* Start *

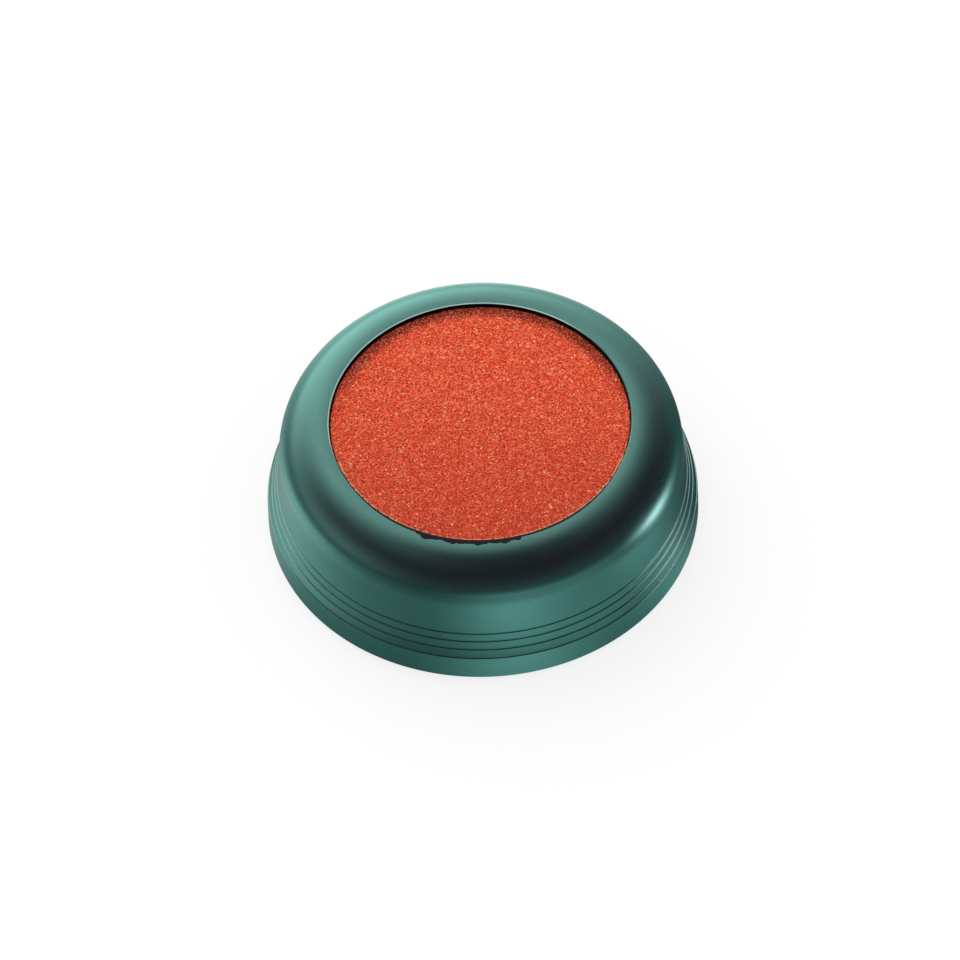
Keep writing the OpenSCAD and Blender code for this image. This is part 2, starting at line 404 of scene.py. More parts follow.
@dataclass(frozen=True)
class Foam(Finish):
    """Open-cell foam rubber, coloured by the depth, cell tone and rim that its mesh carries."""

    grain_per_metre: float = 2250.0
    grain_depth: float = 0.12 * MM
    drift_per_metre: float = 60.0
    # Painted shade in the pores, the deep cells and towards the front
    pore_shade: Colour = (0.3, 0.012, 0.002)
    pore_shade_share: float = 0.82
    deep_shade_share: float = 0.35
    front_shade_share: float = 0.34
    # Painted highlights on the cell walls and along thin ridges
    glint: Colour = (0.98, 0.27, 0.15)
    glint_share: float = 0.8
    ridge_glint_per_metre: float = 1050.0
    ridge_glint_patches_per_metre: float = 700.0
    ridge_glint_share: float = 0.75
    # Painted shadow on the far rim
    far_rim_shadow_shade: float = 0.14
    # Painted highlight along the near rim
    near_rim_highlight: Colour = (0.95, 0.5, 0.24)
    near_rim_highlight_share: float = 0.75
    # Painted highlights in a few sparks, where the surface is also smoother
    spark: Colour = (1.0, 0.5, 0.3)
    spark_per_metre: float = 1700.0
    spark_roughness: float = 0.3

    def detail(self, paint: Paint) -> None:
        """Painted shade darkens the pores, the deep cells and the front, cells differ in tone, and
        painted highlights light thin walls, ridges and sparks.

        A painted shadow darkens the far rim, and a painted highlight lightens the near one.

        Args:
            paint: The material's tree.
        """
        depth, cell, rim = (paint.attribute(n) for n in ("pore_depth", "cell_tone", "rim"))
        along = paint.parts(paint.where)[1]
        grain = paint.noise(self.grain_per_metre, 2.0, 0.55)
        drift = paint.noise(self.drift_per_metre, 3.0)
        tone = paint.blend(paint.spread(cell, 0.0, 1.0, 0.0, 0.2), self.colour, self.shade(0.8))
        tone = paint.blend(paint.spread(drift, 0.35, 0.65, 0.0, 0.12), tone, self.shade(1.12))
        # Painted shade in the pores
        shaded_pores = paint.spread(grain, 0.34, 0.53, self.pore_shade_share, 0.0)
        tone = paint.blend(shaded_pores, tone, self.pore_shade)
        # Painted highlights on the cell walls
        glints = paint.spread(grain, 0.54, 0.66, 0.0, self.glint_share)
        tone = paint.blend(glints, tone, self.glint)
        # Painted highlights along thin ridges, in patches
        ridge = paint.math("ABSOLUTE", paint.math(
            "SUBTRACT", paint.noise(self.ridge_glint_per_metre, 1.0), 0.5))
        patch = paint.noise(self.ridge_glint_patches_per_metre, 2.0)
        ridge_glints = paint.times(paint.spread(ridge, 0.012, 0.05, 1.0, 0.0),
                            paint.spread(patch, 0.42, 0.6, 0.0, self.ridge_glint_share))
        tone = paint.blend(ridge_glints, tone, self.glint)
        # Painted shade in the deep cells
        tone = paint.blend(paint.spread(depth, 0.25, 1.0, 0.0, self.deep_shade_share), tone, self.pore_shade)
        # Painted shade, darker towards the front
        front = paint.spread(along, -34 * MM, 20 * MM, self.front_shade_share, 0.0)
        tone = paint.blend(front, tone, self.pore_shade)
        # Painted shadow of the collar on the far rim, broken up by the grain
        far = paint.times(paint.spread(rim, 0.0, 0.75), paint.spread(along, 0.0, 24 * MM))
        far_rim_shadow = paint.math("MULTIPLY", far, paint.spread(grain, 0.38, 0.56, 1.35, 0.6), clamp=True)
        tone = paint.blend(far_rim_shadow, tone, self.shade(self.far_rim_shadow_shade))
        # Painted highlight along the near rim
        near_rim_highlight = paint.times(paint.spread(rim, 0.85, 0.92, 0.0, self.near_rim_highlight_share),
                            paint.spread(along, -14 * MM, -4 * MM, 1.0, 0.0))
        tone = paint.blend(near_rim_highlight, tone, self.near_rim_highlight)
        # Painted highlights on shallow cells, away from the far rim's painted shadow
        lit = paint.times(paint.spread(paint.noise(self.spark_per_metre, 1.0), 0.655, 0.74),
                          paint.spread(depth, 0.3, 0.8, 1.0, 0.0))
        lit = paint.times(lit, paint.math("SUBTRACT", 1.0, far_rim_shadow))
        paint.set("Base Color", paint.blend(lit, tone, self.spark))
        paint.set("Roughness", paint.spread(lit, 0.0, 1.0, self.roughness, self.spark_roughness))
        paint.set("Normal", paint.bump(grain, self.grain_depth))


@dataclass(frozen=True)
class Moulded(Finish):
    """Moulded plastic with a fine spark-eroded grain and faint flow marks."""

    grain_per_metre: float = 2600.0
    grain_depth: float = 0.02 * MM
    flow_per_metre: float = 48.0

    def detail(self, paint: Paint) -> None:
        """A fine grain roughens the surface, and slow flow marks vary its tone.

        Args:
            paint: The material's tree.
        """
        flow = paint.spread(paint.noise(self.flow_per_metre, 4.0), 0.3, 0.7)
        paint.set("Base Color", paint.blend(flow, self.colour, self.shade(1.25)))
        grain = paint.noise(self.grain_per_metre, 3.0)
        paint.set("Roughness", paint.spread(grain, 0.3, 0.7, self.roughness * 0.85,
                                            self.roughness * 1.15))
        paint.set("Normal", paint.bump(grain, self.grain_depth))


@dataclass(frozen=True)
class Turned(Finish):
    """Turned or rolled steel: fine rings round the piece's axis, with a few dull patches.

    The ring rate is in radians per metre.
    """

    ring_rate: float = 5200.0
    ring_depth: float = 0.01 * MM
    patch_per_metre: float = 120.0

    def detail(self, paint: Paint) -> None:
        """Rings follow the distance from the axis, and dull patches drift over them.

        Args:
            paint: The material's tree.
        """
        patch = paint.noise(self.patch_per_metre, 3.0)
        dull = paint.spread(patch, 0.35, 0.7, 0.0, 0.8)
        paint.set("Base Color", paint.blend(dull, self.colour, self.shade(0.7)))
        paint.set("Roughness", paint.spread(patch, 0.3, 0.7, self.roughness * 0.8,
                                            self.roughness * 1.3))
        rings = paint.math("SINE", paint.times(paint.radius(), self.ring_rate))
        paint.set("Normal", paint.bump(rings, self.ring_depth))


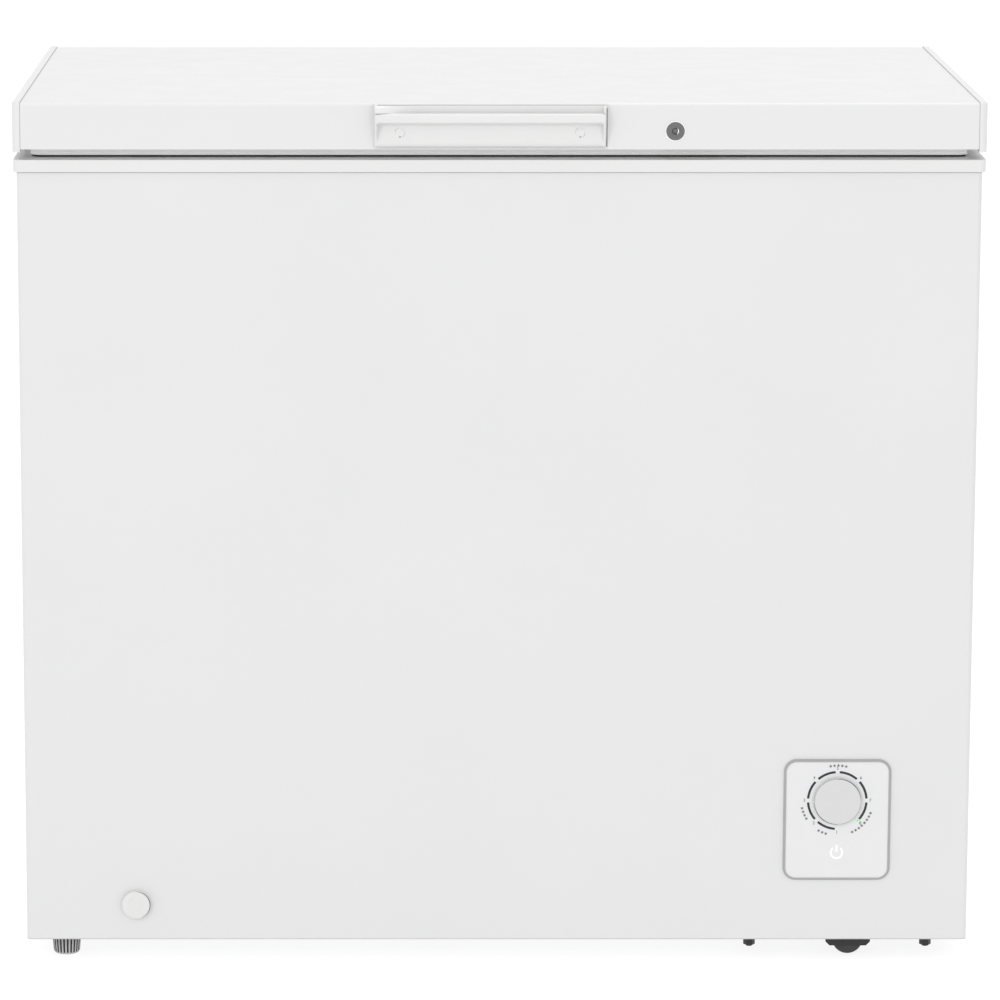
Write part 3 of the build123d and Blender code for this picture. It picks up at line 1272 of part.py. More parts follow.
def lock_housing():
    flange = bar(LOCK_X, LOCK_Z, FRONT - LOCK_FLANGE_T, FRONT, LOCK_D)
    body = bar(LOCK_X, LOCK_Z, FRONT, CAM_Y - 1, LOCK_BODY_D)
    bore = LOCK_PLUG_D + 2 * LOCK_PLUG_GAP
    return flange + body - bar(LOCK_X, LOCK_Z, FRONT - CUT, CAM_Y + CUT, bore)


def lock_nut():
    """Nut that clamps the lock housing behind the skirt."""
    outline = Plane.XZ * RegularPolygon(LOCK_NUT_W / 2, 6, major_radius=False)
    nut = Pos(LOCK_X, FRONT + SHEET, LOCK_Z) * extrude(outline, LOCK_NUT_T, dir=(0, 1, 0))
    return nut - bar(LOCK_X, LOCK_Z, FRONT - CUT, CAM_Y + CUT, LOCK_BODY_D)


def lock_cylinder():
    face = FRONT - LOCK_FLANGE_T
    plug = bar(LOCK_X, LOCK_Z, face, CAM_Y, LOCK_PLUG_D)
    keyway = bar(LOCK_X, LOCK_Z, face - 1, face + KEYWAY_DEPTH, KEYWAY_D)
    pin = bar(LOCK_X, LOCK_Z, face + 0.4, face + KEYWAY_DEPTH, KEY_PIN_D)
    return plug - keyway + pin


def lock_cam():
    """Hook that swings down through the rim's slot and under its top."""
    ring = bar(0, 0, 0, CAM_T, 2 * CAM_R_OUT) - bar(0, 0, -1, CAM_T + 1, 2 * CAM_R_IN)
    reach = CAM_R_OUT * 2
    angles = [CAM_TIP_DEG, (CAM_TIP_DEG + CAM_TAIL_DEG) / 2, CAM_TAIL_DEG]
    corners = [(0.0, 0.0)] + [
        (reach * math.cos(math.radians(a)), reach * math.sin(math.radians(a))) for a in angles
    ]
    wedge = make_face(Polyline(*[(x, 0, z) for x, z in corners], close=True))
    hook = ring & Pos(0, -1, 0) * extrude(wedge, CAM_T + 2, dir=(0, 1, 0))
    middle = (CAM_R_IN + CAM_R_OUT) / 2
    lift = CAM_TAIL_DEG - math.degrees(CAM_ARM_W / 2 / CAM_R_IN)
    arm = Rot(0, -lift, 0) * block(0, middle, 0, CAM_T, -CAM_ARM_W / 2, CAM_ARM_W / 2)
    hub = bar(0, 0, 0, CAM_T, LOCK_PLUG_D + 3)
    return Pos(LOCK_X, CAM_Y, LOCK_Z) * (hook + arm + hub)


# ---- basket --------------------------------------------------------------------------
def basket():
    """Hanging wire basket: four sides and a floor of straight welded wires, and two hangers."""
    ledge = CABINET_TOP + RIM_LEDGE_Z
    top = ledge - BASKET_RIM_D / 2
    bottom = top - BASKET_DEPTH
    x0, x1 = BASKET_X - BASKET_L / 2, BASKET_X + BASKET_L / 2
    y0, y1 = CAVITY_FRONT + BASKET_SIDE_GAP, CAVITY_BACK - BASKET_SIDE_GAP
    inset = (BASKET_RIM_D + BASKET_WIRE_D) / 2 - BASKET_WELD
    xa, xb, ya, yb = x0 + inset, x1 - inset, y0 + inset, y1 - inset
    xs = spread(xa + BASKET_R, xb - BASKET_R, BASKET_CROSS_WIRES)
    ys = spread(ya + BASKET_R, yb - BASKET_R, BASKET_ENDWAYS_WIRES)
    pitch = BASKET_WIRE_D - BASKET_WELD
    ring_zs = spread(bottom, top, BASKET_RINGS + 2)[1:-1]
    panels = []
    for rim, wall, outward in ((y0, ya, -pitch), (y1, yb, pitch)):
        side = cross_bar(rim, top, x0 - BASKET_RIM_D / 2, x1 + BASKET_RIM_D / 2, BASKET_RIM_D)
        side = side + [post(x, wall, bottom + BASKET_WIRE_D / 2, top, BASKET_WIRE_D) for x in xs]
        side = side + [cross_bar(wall + outward, z, xa, xb, BASKET_WIRE_D) for z in ring_zs]
        panels.append(side)
    for rim, wall, outward in ((x0, xa, -pitch), (x1, xb, pitch)):
        end = bar(rim, top, y0 + BASKET_RIM_D / 2, y1 - BASKET_RIM_D / 2, BASKET_RIM_D)
        end = end + [post(wall, y, bottom + pitch + BASKET_WIRE_D / 2, top, BASKET_WIRE_D) for y in ys]
        end = end + [bar(wall + outward, z, ya, yb, BASKET_WIRE_D) for z in ring_zs]
        panels.append(end)
    half = BASKET_WIRE_D / 2
    lengthways = [cross_bar(y, bottom + pitch, xa - half, xb + half, BASKET_WIRE_D) for y in ys]
    crossways = [bar(x, bottom, ya - half, yb + half, BASKET_WIRE_D) for x in xs]
    floor = lengthways[0] + lengthways[1:] + crossways
    return panels + [floor] + basket_hangers(y0, y1, ledge + BASKET_RIM_D / 2)


def spread(first, last, count):
    """Evenly spaced places from first to last."""
    return [first + index * (last - first) / (count - 1) for index in range(count)]


def basket_hangers(y0, y1, z):
    """Bent wires that carry the rim on the ledges at the front and the back."""
    xa, xb = BASKET_X - HANGER_L / 2, BASKET_X + HANGER_L / 2
    reach = RIM_LEDGE_W - LEDGE_GAP - BASKET_RIM_D / 2
    hangers = []
    for rim, seat, inward in ((y0, CAVITY_FRONT - reach, 3), (y1, CAVITY_BACK + reach, -3)):
        points = [(xa, rim + inward, z), (xa, seat, z), (xb, seat, z), (xb, rim + inward, z)]
        hangers.append(tube(points, BASKET_RIM_D, BASKET_RIM_D))
    return hangers


# ---- all pieces ----------------------------------------------------------------------
def main():
    os.makedirs("parts", exist_ok=True)
    write("cabinet_wrap", cabinet_wrap())
    write("back_panel", back_panel())
    write("base_pan", base_pan())
    write("cabinet_foam", together(cabinet_foam()))
    write("inner_liner", inner_liner())
    write("rim_trim", rim_trim())
    write("bay_panel", bay_panel())
    write("compressor_tray", compressor_tray())
    write("tray_bolts", together(tray_bolts() + compressor_bolts()))
    write("evaporator_coil", evaporator_coil())
    write("condenser_coil", condenser_coil())
    write("compressor", compressor())
    write("compressor_mounts", together(compressor_mounts()))
    write("relay_cover", relay_cover())
    write("filter_drier", filter_drier())
    write("refrigerant_lines", together(refrigerant_lines()))
    write("vent_grille", vent_grille())
    write("cord_gland", cord_gland())
    write("control_panel", control_panel())
    write("dial_label", dial_label())
    write("position_lamps", together(position_lamps()))
    write("power_light", power_light(LABEL_FACE, CABINET_FRONT))
    write("thermostat", thermostat())
    write("thermostat_knob", thermostat_knob())
    write("thermostat_shaft", thermostat_shaft())
    write("drain_tube", drain_tube())
    write("drain_dial", drain_dial())
    write("drain_plug", drain_plug())
    for place, y in SUPPORT_YS.items():
        write(f"roller_bracket_{place}", roller_bracket(y))
        write(f"roller_{place}", roller(y))
        write(f"levelling_foot_{place}", levelling_foot(y))
    write("roller_axles", together([axle(y) for y in SUPPORT_YS.values()]))
    write("foot_inserts", together([foot_insert(y) for y in SUPPORT_YS.values()]))
    for place, x in zip(("left", "right"), hinge_xs()):
        write(f"hinge_cabinet_leaf_{place}", hinge_cabinet_leaf(x))
        write(f"hinge_lid_leaf_{place}", hinge_lid_leaf(x))
    write("hinge_covers", together([hinge_cover(x) for x in hinge_xs()]))
    write("hinge_pins", together([hinge_pin(x) for x in hinge_xs()]))
    write("hinge_springs", together([hinge_spring(x) for x in hinge_xs()]))
    write("cabinet_screws", together(cabinet_hinge_screws() + grille_screws()))
    write("lid_screws", together(lid_hinge_screws() + handle_screws()))
    write("lid_skin", lid_skin())
    write("lid_end_cap_left", lid_end_cap(-1))
    write("lid_end_cap_right", lid_end_cap(1))
    write("lid_foam", lid_foam())
    write("lid_liner", lid_liner())
    write("lid_gasket", lid_gasket())
    write("handle", handle())
    write("handle_screw_caps", together(handle_screw_caps()))
    write("lock_bezel", lock_bezel())
    write("lock_housing", lock_housing())
    write("lock_nut", lock_nut())
    write("lock_cylinder", lock_cylinder())
    write("lock_cam", lock_cam())
    write("basket", together(basket()))


if __name__ == "__main__":
    main()
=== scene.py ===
"""Looks for a white chest freezer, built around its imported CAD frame.

Metres. The front faces -Y, the back with the hinges +Y, and +Z is up. The nodes whose shape is
right keep it and get better materials; the others are hidden and stood for by finer pieces.
"""

import json
import math

import bpy
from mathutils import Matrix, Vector


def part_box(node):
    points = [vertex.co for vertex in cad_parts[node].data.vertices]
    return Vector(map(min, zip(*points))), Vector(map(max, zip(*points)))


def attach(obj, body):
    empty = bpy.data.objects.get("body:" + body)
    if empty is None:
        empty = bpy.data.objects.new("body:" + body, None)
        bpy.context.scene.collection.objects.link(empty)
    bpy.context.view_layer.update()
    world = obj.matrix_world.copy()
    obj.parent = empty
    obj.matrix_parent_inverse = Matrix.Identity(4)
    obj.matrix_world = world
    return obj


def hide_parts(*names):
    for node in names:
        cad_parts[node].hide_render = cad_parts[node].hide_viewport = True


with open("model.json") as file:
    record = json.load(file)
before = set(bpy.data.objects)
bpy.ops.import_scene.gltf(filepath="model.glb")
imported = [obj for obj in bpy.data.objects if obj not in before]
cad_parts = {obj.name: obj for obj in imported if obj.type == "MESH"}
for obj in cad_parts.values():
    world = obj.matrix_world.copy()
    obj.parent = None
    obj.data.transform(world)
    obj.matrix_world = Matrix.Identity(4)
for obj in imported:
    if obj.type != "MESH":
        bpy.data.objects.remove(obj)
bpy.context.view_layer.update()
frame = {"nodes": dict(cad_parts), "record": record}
NODES = frame["nodes"]
MM = 0.001


# ---- materials -----------------------------------------------------------------------
def node(tree, kind, **inputs):
    """A shader node with its input values set by name."""
    made = tree.nodes.new(kind)
    for name, value in inputs.items():
        made.inputs[name.replace("_", " ")].default_value = value
    return made


def noise(tree, vector, scale, detail=4.0, roughness=0.55):
    made = node(tree, "ShaderNodeTexNoise", Scale=scale, Detail=detail, Roughness=roughness)
    tree.links.new(vector, made.inputs["Vector"])
    return made.outputs["Fac"]


def cells(tree, vector, scale, feature="F1", output="Distance"):
    made = tree.nodes.new("ShaderNodeTexVoronoi")
    made.feature = feature
    made.inputs["Scale"].default_value = scale
    tree.links.new(vector, made.inputs["Vector"])
    return made.outputs[output]


def remap(tree, value, low, high, first=0.3, last=0.7):
    """value from first to last becomes low to high."""
    made = tree.nodes.new("ShaderNodeMapRange")
    for name, number in (("From Min", first), ("From Max", last), ("To Min", low), ("To Max", high)):
        made.inputs[name].default_value = number
    tree.links.new(value, made.inputs["Value"])
    return made.outputs["Result"]


def blend(tree, factor, first, second):
    """A colour between two, where each is a colour or another node's output."""
    made = tree.nodes.new("ShaderNodeMix")
    made.data_type = "RGBA"
    for socket, colour in ((made.inputs[6], first), (made.inputs[7], second)):
        if isinstance(colour, bpy.types.NodeSocket):
            tree.links.new(colour, socket)
        else:
            socket.default_value = (*colour, 1.0)
    tree.links.new(factor, made.inputs[0])
    return made.outputs[2]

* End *

PROMPT
Copy every line of the records above, starting with the first, up to and including the line containing "foam rubber, coloured".

EXERCISE ANSWER
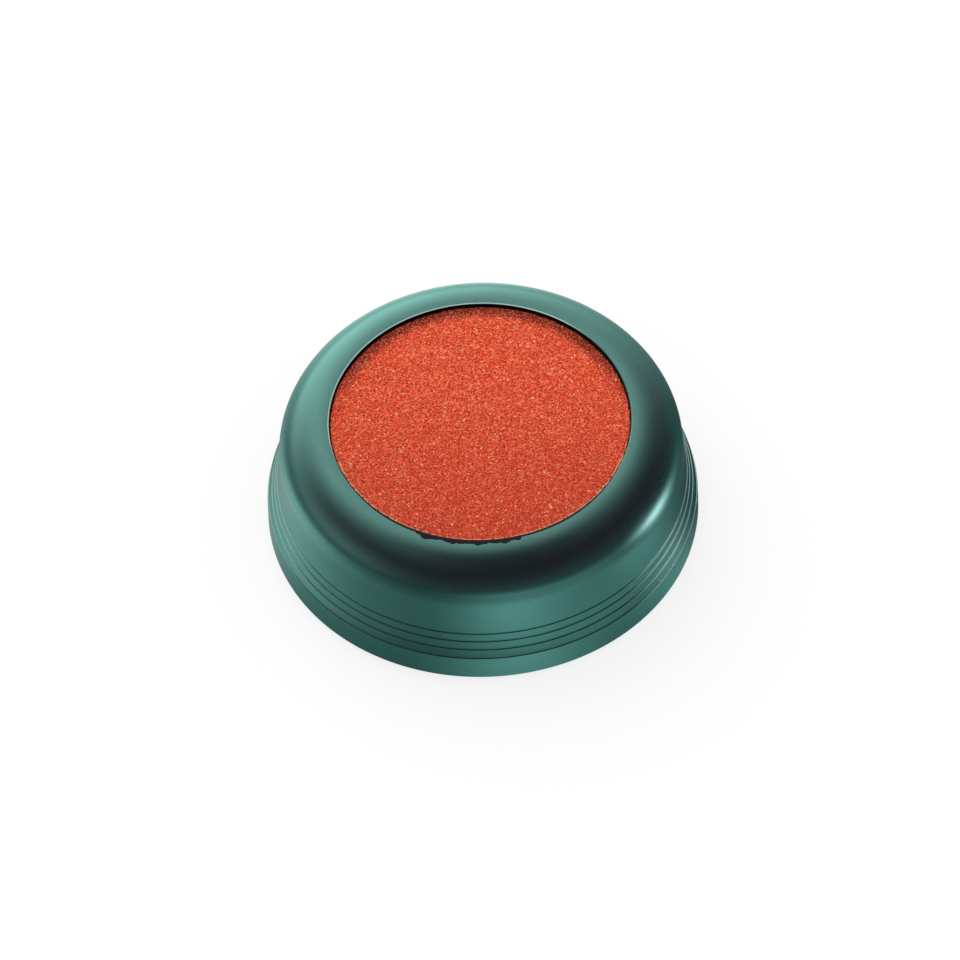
Keep writing the OpenSCAD and Blender code for this image. This is part 2, starting at line 404 of scene.py. More parts follow.
@dataclass(frozen=True)
class Foam(Finish):
    """Open-cell foam rubber, coloured by the depth, cell tone and rim that its mesh carries."""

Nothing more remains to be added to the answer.